- SOURCE RECORDS:
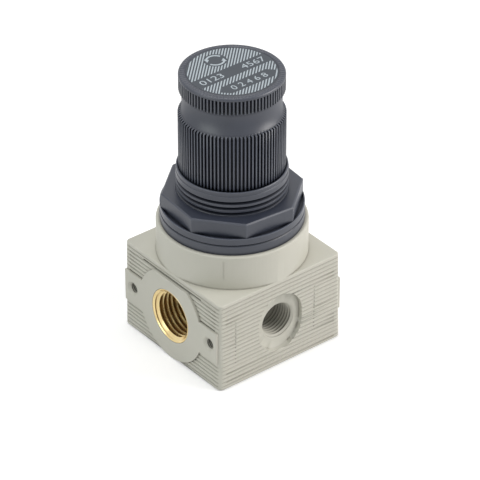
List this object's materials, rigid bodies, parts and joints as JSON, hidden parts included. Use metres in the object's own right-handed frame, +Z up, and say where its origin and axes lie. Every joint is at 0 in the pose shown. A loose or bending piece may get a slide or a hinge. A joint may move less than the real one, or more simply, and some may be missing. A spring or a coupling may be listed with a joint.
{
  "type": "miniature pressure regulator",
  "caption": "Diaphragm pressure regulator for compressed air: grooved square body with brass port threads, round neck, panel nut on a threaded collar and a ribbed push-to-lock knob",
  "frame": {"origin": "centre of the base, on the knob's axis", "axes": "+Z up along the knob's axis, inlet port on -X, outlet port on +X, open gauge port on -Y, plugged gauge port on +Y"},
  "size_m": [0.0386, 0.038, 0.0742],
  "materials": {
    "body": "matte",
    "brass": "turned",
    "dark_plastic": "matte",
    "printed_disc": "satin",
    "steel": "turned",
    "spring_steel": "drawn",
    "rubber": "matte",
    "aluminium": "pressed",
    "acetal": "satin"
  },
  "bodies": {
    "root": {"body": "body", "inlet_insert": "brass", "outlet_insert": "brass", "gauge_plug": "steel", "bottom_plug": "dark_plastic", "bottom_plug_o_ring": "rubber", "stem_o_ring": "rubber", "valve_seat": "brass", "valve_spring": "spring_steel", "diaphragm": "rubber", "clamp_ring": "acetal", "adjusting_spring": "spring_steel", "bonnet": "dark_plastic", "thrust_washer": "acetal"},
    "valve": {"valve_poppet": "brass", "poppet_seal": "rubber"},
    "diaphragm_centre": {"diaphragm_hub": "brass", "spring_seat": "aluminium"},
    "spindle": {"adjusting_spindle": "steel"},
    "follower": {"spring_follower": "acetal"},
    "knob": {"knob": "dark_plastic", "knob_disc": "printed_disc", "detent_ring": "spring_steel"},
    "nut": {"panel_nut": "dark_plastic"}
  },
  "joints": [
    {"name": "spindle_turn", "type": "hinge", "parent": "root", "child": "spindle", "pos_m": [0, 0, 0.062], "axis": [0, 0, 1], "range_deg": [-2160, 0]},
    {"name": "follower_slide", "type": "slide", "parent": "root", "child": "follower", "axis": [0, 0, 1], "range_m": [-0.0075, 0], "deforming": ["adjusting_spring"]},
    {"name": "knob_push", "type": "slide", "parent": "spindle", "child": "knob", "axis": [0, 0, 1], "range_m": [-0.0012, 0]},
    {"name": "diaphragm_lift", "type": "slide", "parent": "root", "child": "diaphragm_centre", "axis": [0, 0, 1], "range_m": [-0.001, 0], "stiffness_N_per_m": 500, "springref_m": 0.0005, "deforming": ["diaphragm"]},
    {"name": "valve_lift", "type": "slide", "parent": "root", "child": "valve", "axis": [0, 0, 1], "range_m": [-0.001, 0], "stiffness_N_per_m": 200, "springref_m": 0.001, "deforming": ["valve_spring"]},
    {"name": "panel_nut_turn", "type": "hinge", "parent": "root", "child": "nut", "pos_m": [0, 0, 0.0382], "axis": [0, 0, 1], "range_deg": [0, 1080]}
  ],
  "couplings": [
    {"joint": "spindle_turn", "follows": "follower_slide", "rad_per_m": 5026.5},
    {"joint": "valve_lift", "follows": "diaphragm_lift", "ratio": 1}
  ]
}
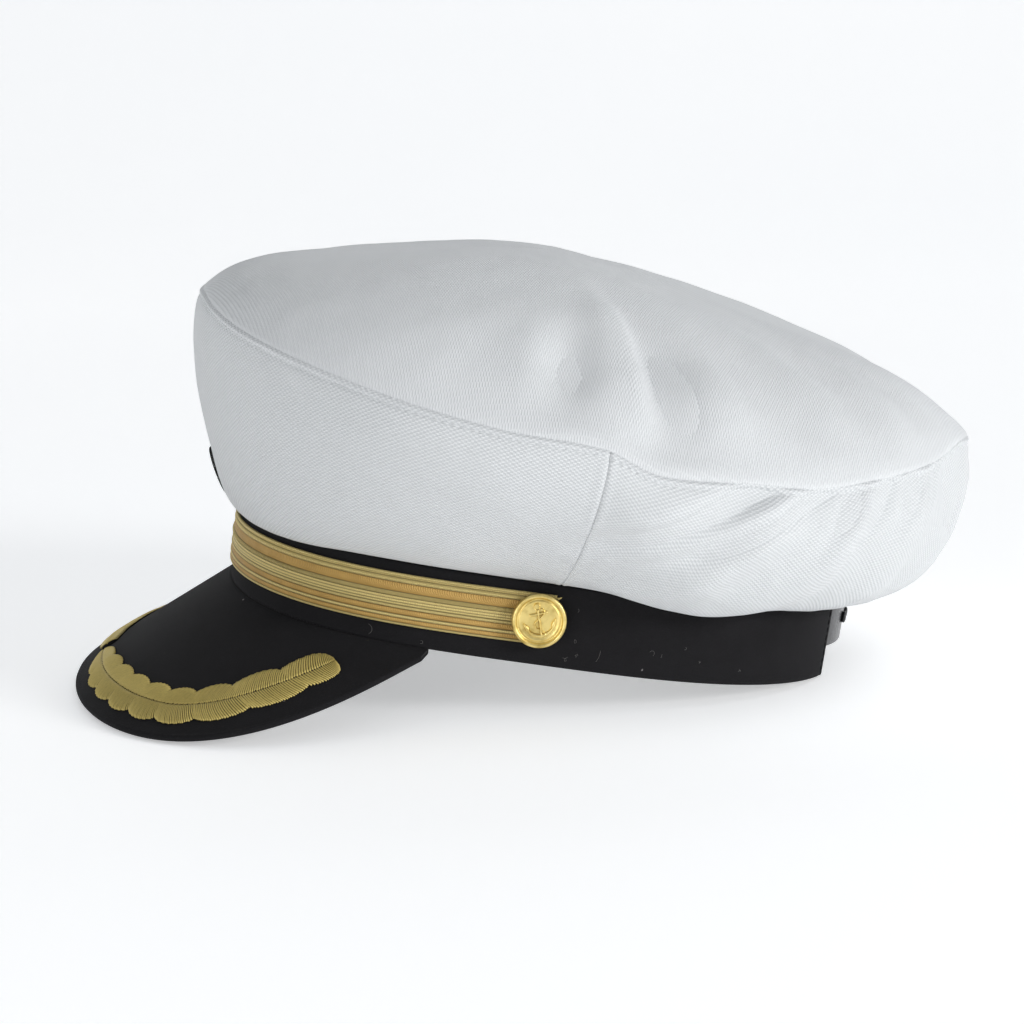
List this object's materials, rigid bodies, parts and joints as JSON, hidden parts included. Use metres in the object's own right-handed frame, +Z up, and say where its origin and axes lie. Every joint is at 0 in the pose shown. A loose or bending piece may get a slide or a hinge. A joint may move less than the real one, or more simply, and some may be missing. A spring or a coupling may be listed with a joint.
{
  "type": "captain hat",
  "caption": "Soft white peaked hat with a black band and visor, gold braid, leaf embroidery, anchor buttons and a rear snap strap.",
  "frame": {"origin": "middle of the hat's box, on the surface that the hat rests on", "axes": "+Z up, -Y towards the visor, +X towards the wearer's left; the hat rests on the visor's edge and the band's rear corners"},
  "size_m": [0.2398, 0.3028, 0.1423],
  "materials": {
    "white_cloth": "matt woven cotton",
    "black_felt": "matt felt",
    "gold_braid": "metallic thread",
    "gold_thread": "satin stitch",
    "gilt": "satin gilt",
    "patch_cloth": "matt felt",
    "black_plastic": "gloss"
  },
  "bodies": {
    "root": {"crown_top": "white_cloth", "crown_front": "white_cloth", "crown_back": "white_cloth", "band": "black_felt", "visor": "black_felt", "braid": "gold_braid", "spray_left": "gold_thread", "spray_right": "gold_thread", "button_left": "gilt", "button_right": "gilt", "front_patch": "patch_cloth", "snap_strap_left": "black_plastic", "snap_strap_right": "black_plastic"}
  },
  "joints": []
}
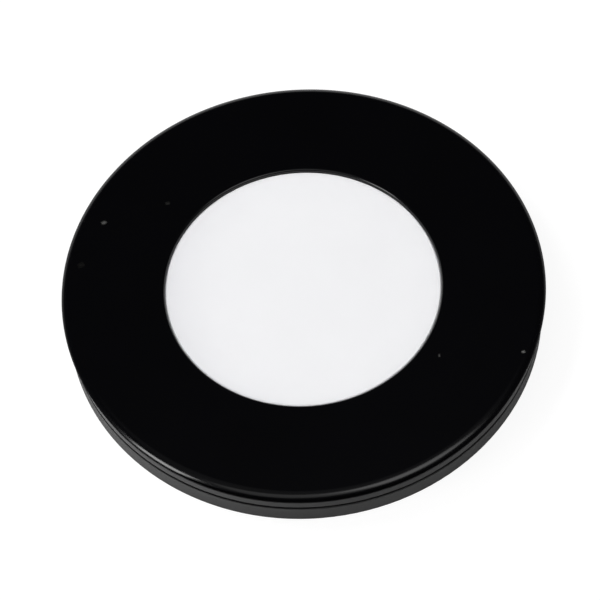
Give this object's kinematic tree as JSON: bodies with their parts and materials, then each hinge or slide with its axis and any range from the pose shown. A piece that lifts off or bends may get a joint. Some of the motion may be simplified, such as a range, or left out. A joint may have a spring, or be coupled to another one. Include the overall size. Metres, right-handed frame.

- DIRECTIONS FOR THIS TASK:
Output each entry precisely as given.

- RESULT FOR THIS TASK:
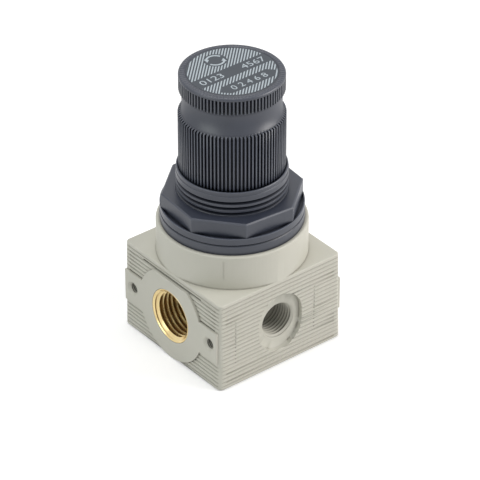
List this object's materials, rigid bodies, parts and joints as JSON, hidden parts included. Use metres in the object's own right-handed frame, +Z up, and say where its origin and axes lie. Every joint is at 0 in the pose shown. A loose or bending piece may get a slide or a hinge. A joint may move less than the real one, or more simply, and some may be missing. A spring or a coupling may be listed with a joint.
{
  "type": "miniature pressure regulator",
  "caption": "Diaphragm pressure regulator for compressed air: grooved square body with brass port threads, round neck, panel nut on a threaded collar and a ribbed push-to-lock knob",
  "frame": {"origin": "centre of the base, on the knob's axis", "axes": "+Z up along the knob's axis, inlet port on -X, outlet port on +X, open gauge port on -Y, plugged gauge port on +Y"},
  "size_m": [0.0386, 0.038, 0.0742],
  "materials": {
    "body": "matte",
    "brass": "turned",
    "dark_plastic": "matte",
    "printed_disc": "satin",
    "steel": "turned",
    "spring_steel": "drawn",
    "rubber": "matte",
    "aluminium": "pressed",
    "acetal": "satin"
  },
  "bodies": {
    "root": {"body": "body", "inlet_insert": "brass", "outlet_insert": "brass", "gauge_plug": "steel", "bottom_plug": "dark_plastic", "bottom_plug_o_ring": "rubber", "stem_o_ring": "rubber", "valve_seat": "brass", "valve_spring": "spring_steel", "diaphragm": "rubber", "clamp_ring": "acetal", "adjusting_spring": "spring_steel", "bonnet": "dark_plastic", "thrust_washer": "acetal"},
    "valve": {"valve_poppet": "brass", "poppet_seal": "rubber"},
    "diaphragm_centre": {"diaphragm_hub": "brass", "spring_seat": "aluminium"},
    "spindle": {"adjusting_spindle": "steel"},
    "follower": {"spring_follower": "acetal"},
    "knob": {"knob": "dark_plastic", "knob_disc": "printed_disc", "detent_ring": "spring_steel"},
    "nut": {"panel_nut": "dark_plastic"}
  },
  "joints": [
    {"name": "spindle_turn", "type": "hinge", "parent": "root", "child": "spindle", "pos_m": [0, 0, 0.062], "axis": [0, 0, 1], "range_deg": [-2160, 0]},
    {"name": "follower_slide", "type": "slide", "parent": "root", "child": "follower", "axis": [0, 0, 1], "range_m": [-0.0075, 0], "deforming": ["adjusting_spring"]},
    {"name": "knob_push", "type": "slide", "parent": "spindle", "child": "knob", "axis": [0, 0, 1], "range_m": [-0.0012, 0]},
    {"name": "diaphragm_lift", "type": "slide", "parent": "root", "child": "diaphragm_centre", "axis": [0, 0, 1], "range_m": [-0.001, 0], "stiffness_N_per_m": 500, "springref_m": 0.0005, "deforming": ["diaphragm"]},
    {"name": "valve_lift", "type": "slide", "parent": "root", "child": "valve", "axis": [0, 0, 1], "range_m": [-0.001, 0], "stiffness_N_per_m": 200, "springref_m": 0.001, "deforming": ["valve_spring"]},
    {"name": "panel_nut_turn", "type": "hinge", "parent": "root", "child": "nut", "pos_m": [0, 0, 0.0382], "axis": [0, 0, 1], "range_deg": [0, 1080]}
  ],
  "couplings": [
    {"joint": "spindle_turn", "follows": "follower_slide", "rad_per_m": 5026.5},
    {"joint": "valve_lift", "follows": "diaphragm_lift", "ratio": 1}
  ]
}
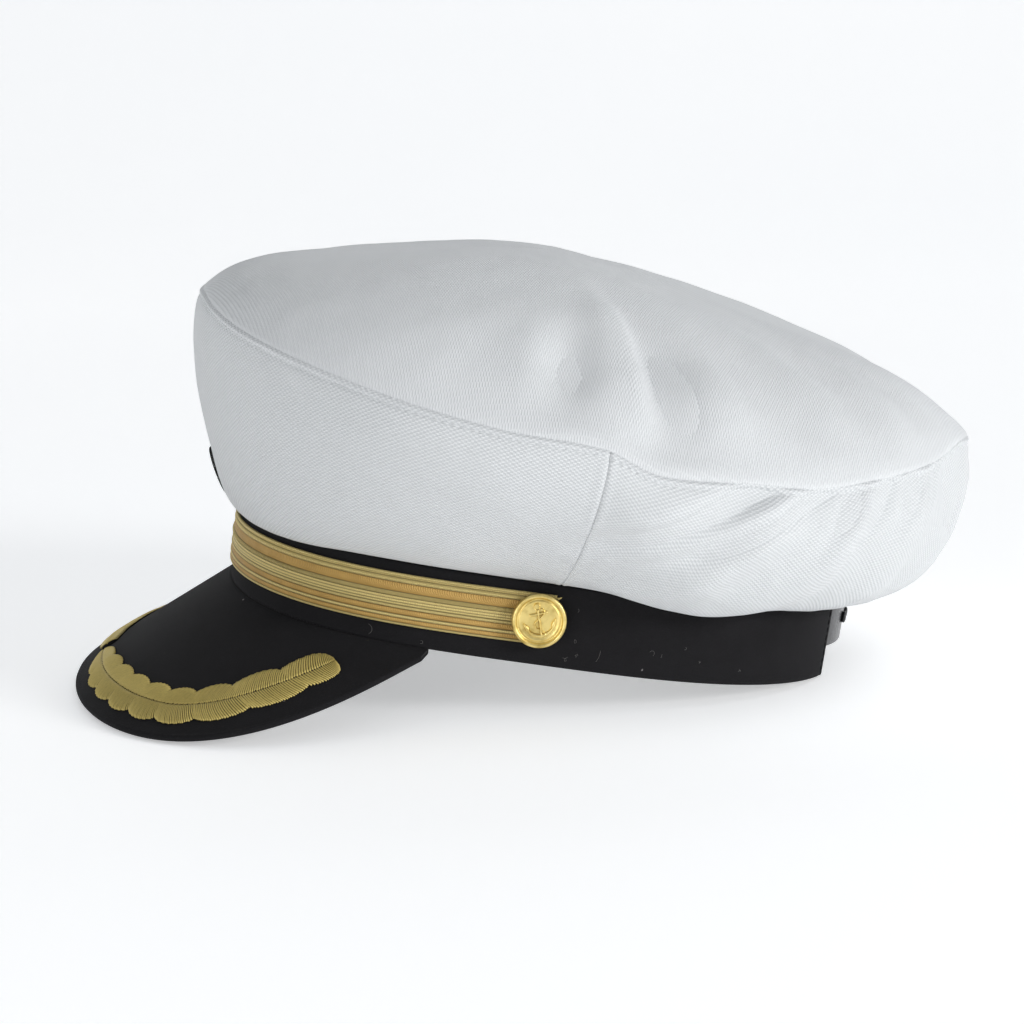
List this object's materials, rigid bodies, parts and joints as JSON, hidden parts included. Use metres in the object's own right-handed frame, +Z up, and say where its origin and axes lie. Every joint is at 0 in the pose shown. A loose or bending piece may get a slide or a hinge. A joint may move less than the real one, or more simply, and some may be missing. A spring or a coupling may be listed with a joint.
{
  "type": "captain hat",
  "caption": "Soft white peaked hat with a black band and visor, gold braid, leaf embroidery, anchor buttons and a rear snap strap.",
  "frame": {"origin": "middle of the hat's box, on the surface that the hat rests on", "axes": "+Z up, -Y towards the visor, +X towards the wearer's left; the hat rests on the visor's edge and the band's rear corners"},
  "size_m": [0.2398, 0.3028, 0.1423],
  "materials": {
    "white_cloth": "matt woven cotton",
    "black_felt": "matt felt",
    "gold_braid": "metallic thread",
    "gold_thread": "satin stitch",
    "gilt": "satin gilt",
    "patch_cloth": "matt felt",
    "black_plastic": "gloss"
  },
  "bodies": {
    "root": {"crown_top": "white_cloth", "crown_front": "white_cloth", "crown_back": "white_cloth", "band": "black_felt", "visor": "black_felt", "braid": "gold_braid", "spray_left": "gold_thread", "spray_right": "gold_thread", "button_left": "gilt", "button_right": "gilt", "front_patch": "patch_cloth", "snap_strap_left": "black_plastic", "snap_strap_right": "black_plastic"}
  },
  "joints": []
}
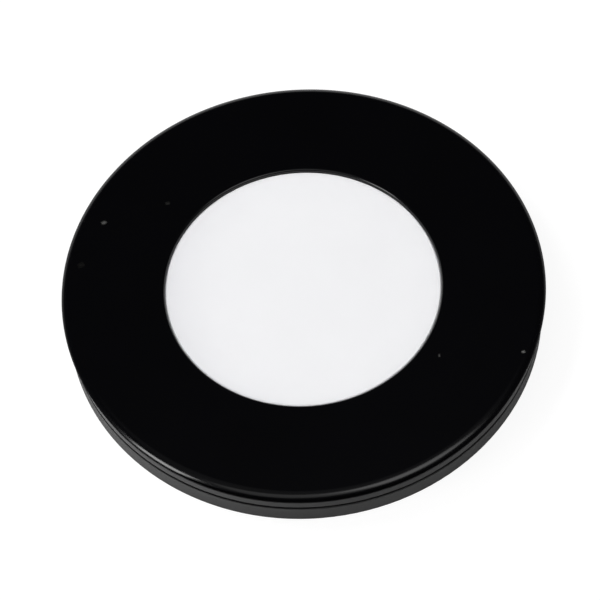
Give this object's kinematic tree as JSON: bodies with their parts and materials, then each hinge or slide with its axis and any range from the pose shown. A piece that lifts off or bends may get a joint. Some of the motion may be simplified, such as a range, or left out. A joint may have a spring, or be coupled to another one. Include the overall size. Metres, right-handed frame.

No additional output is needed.